Actin and myosin are both protein filaments and they slide past one another during a muscle contraction.
5. Research the physiology behind the stiffening of muscles at death, known as rigor mortis. Write a paragraph (include a diagram if you wish) explaining what is happening at a biological level.
Immediately after death, the muscles of the body contract in the same manner as they do when the person is alive. Muscle is formed of bundles of long and narrow cells that can span the entire muscle’s length.
Normally, in the resting state, these cells build up the electric potential across their membrane by actively pumping out calcium ions. Upon receiving a signal from a neuron, the muscle cells open the calcium channels in their cell membrane, and the calcium ions rush in due to the voltage difference between the inside and outside of the cell. These ions then interact with actin and myosin filaments to cause muscle contraction. The muscles remain in the contracted state until adenosine triphosphate (ATP) binds to myosin, releasing the myosin and actin filaments from one another. Additionally, muscle cell membrane proteins use ATP to actively pump the calcium ions back out of the cell, restoring the membrane potential and preventing the calcium ions from re-stimulating contraction.
However, when a person dies and breathing and circulation stop, muscle cells lack oxygen and therefore cannot use aerobic respiration to efficiently produce ATP. Respiration continues anaerobically at first, but the muscle cells eventually become so short on ATP that the myosin and actin filaments cannot release from the contracted state and the calcium ions cannot be pumped back out of the muscle cell. Unable to release contraction, all the muscles of the body remain tense, causing rigor mortis.

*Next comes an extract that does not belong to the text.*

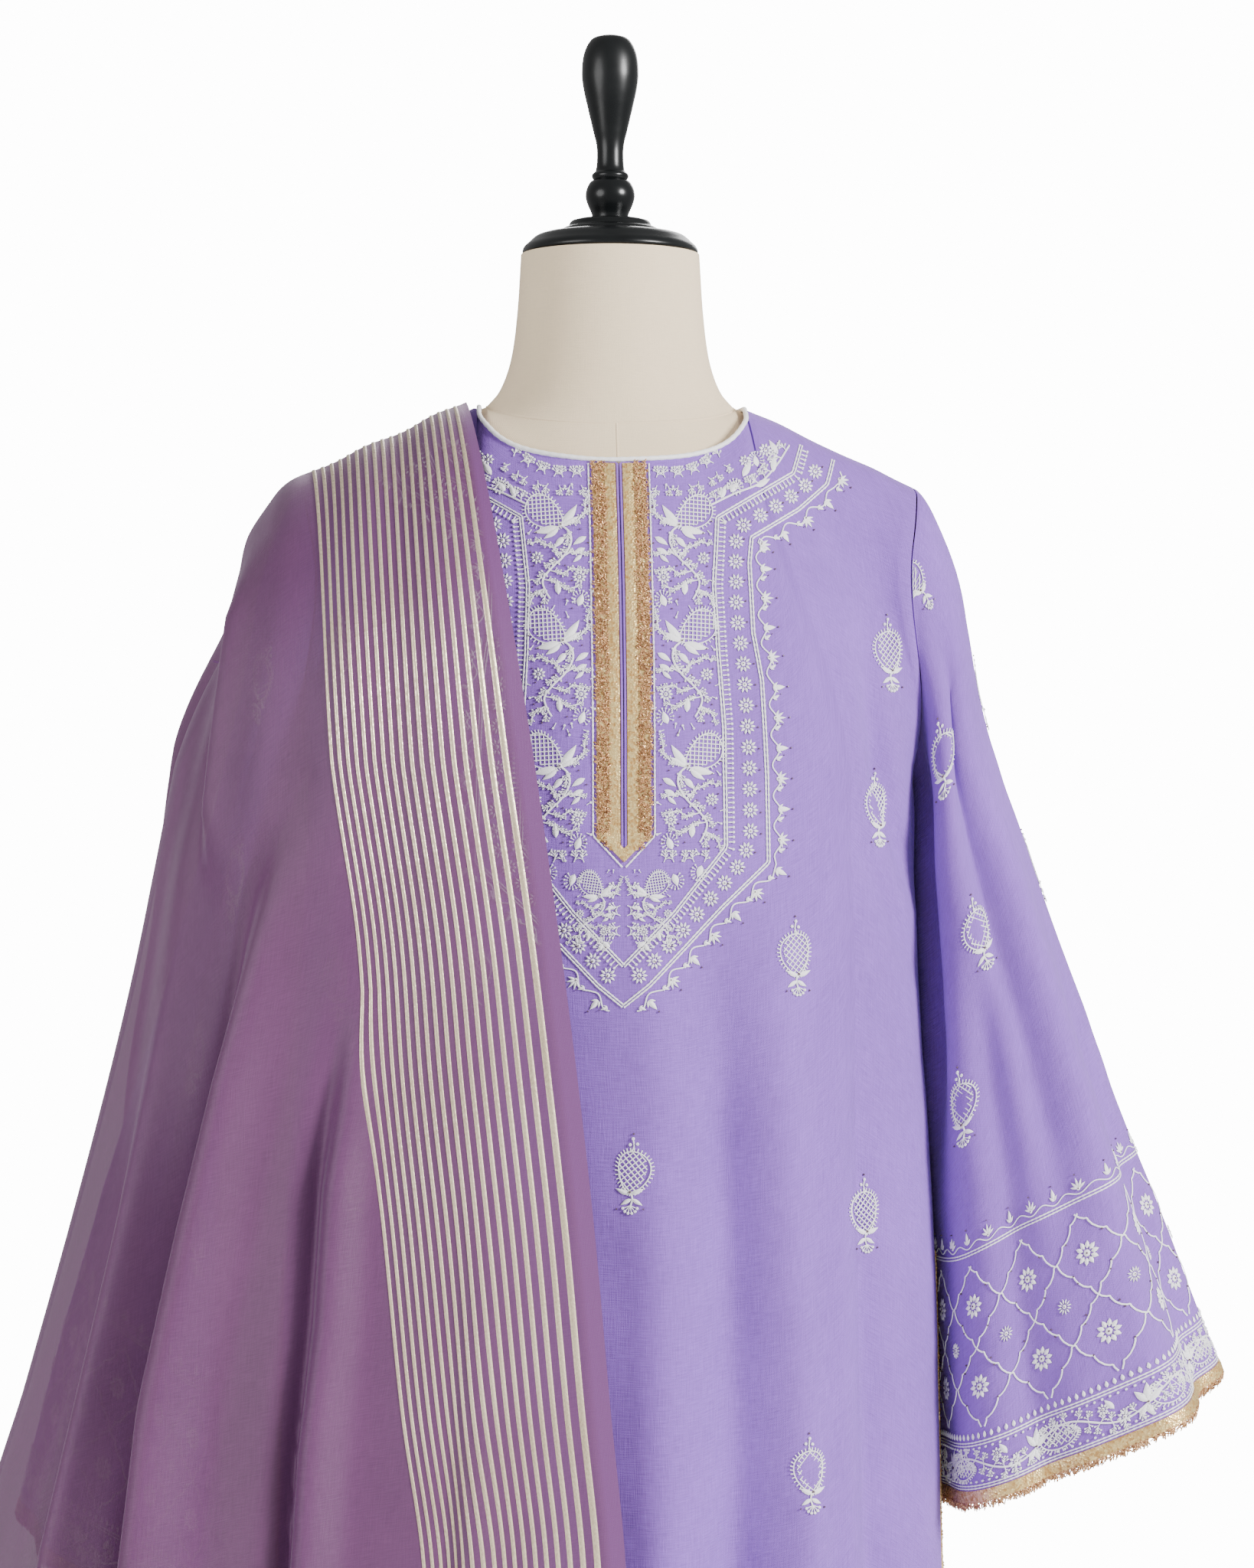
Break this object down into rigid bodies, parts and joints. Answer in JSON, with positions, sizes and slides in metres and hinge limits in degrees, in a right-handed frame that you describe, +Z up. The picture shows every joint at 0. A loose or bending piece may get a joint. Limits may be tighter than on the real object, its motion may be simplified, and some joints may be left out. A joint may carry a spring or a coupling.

Overall, the actin and myosin become stuck together, so the muscle cannot relax.
Conclusion Questions
1. How do multiple human body systems work together to cause muscle contraction and movement of the body?
Nervous system sends the impulse from the brain to the skeletal muscle to initiate movement.
Circulatory system delivers oxygen to the muscle cells for aerobic respiration.
Skeletal system is moved as muscles contract.
2. Your friend tried to convince you that the only reason to drink milk and to make sure you get enough calcium is so you can build strong bones. Can you offer him/her another reason?
Calcium is also needed for muscle contractions. Ca+2 binds to troponin so that troponin will change shape
and unbind, or let go, of actin.
3. Explain how it is that actin and myosin in the sarcomere never actually shorten and yet the muscle as a whole does.
Actin and myosin slide past one another causing the muscle to shorten.
4. How do ions and electrical charges play a role in communication with the muscle?
An electrical charge is received from a neuron, stimulating an action potential along the muscle fiber. Ca+2 is an ion that is required for muscle contraction.
5. Summarize the science behind rigor mortis. Why is this state a temporary condition?
Rigor mortis only lasts approximately 72 hours. As the body starts to decay, chemicals in the body eventually begin to breakdown the rigor mortis and allow the muscle to relax. However, there is a buildup of lactic acid at this point, which still makes the muscles stiff.
6. Using what you know about rigor mortis and about energy, what do you think happens inside your muscle when you get a muscle cramp? Why is this not a permanent condition?
Rigor means the actin and myosin filaments are stuck together. As soon as the Ca+2 is released from the
sarcomere, the filaments separate. Muscle cramps tend to happen when Ca+2 is too low.